The risk to Apple is, ironically, what it introduced the world to: apps.
Phones are nothing more than access devices to apps – apps that are increasingly becoming available across platforms and even embedded inside of other apps that provide contextual access independent of a specific device or operating system. Uber can now be accessed across most operating systems, and increasingly inside other apps – e.g. Facebook Messenger and OpenTable. Amazon takes it one step further and can enable ordering and payment inside of any device linked to the ever expanding voice-activated Alexa ecosystem.
The more apps proliferate across the many connected devices that enable access to the Internet, the more vulnerable Apple and its dependency on the iPhone becomes.
Now, it helps to put things in perspective. Apple is an incredibly valuable company. It has the most successful mobile app platform and accounts for much for of the app revenue and app use than Android or anyone else. And with more than a half a trillion dollar market cap, it’s not like these guys are on death’s door.
But, like Amex, Apple might have gotten a little too comfortable living in the draft of a vision put in place many years before by a man whose “one more thing” was an entirely new way for how the world would access and consume content.
Apple needs to go beyond product line extensions and channel its inner Steve Jobs to keep from becoming the Amex of the tech world in 10 years’ time: a powerful global brand in free fall, struggling to find its next act.

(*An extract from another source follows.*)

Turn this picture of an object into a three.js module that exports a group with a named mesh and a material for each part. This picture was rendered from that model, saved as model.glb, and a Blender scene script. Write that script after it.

As for Amex, I think it’s got a much tougher path forward to avoid being the financial industry’s Westinghouse: a valuable brand with a deep history that couldn’t anticipate the future and execute on that vision. Its assets are amazingly valuable, but it will take both “slashing and burning” and “innovation” to turn it around. The big question will be whether it has the stomach to do that on its own.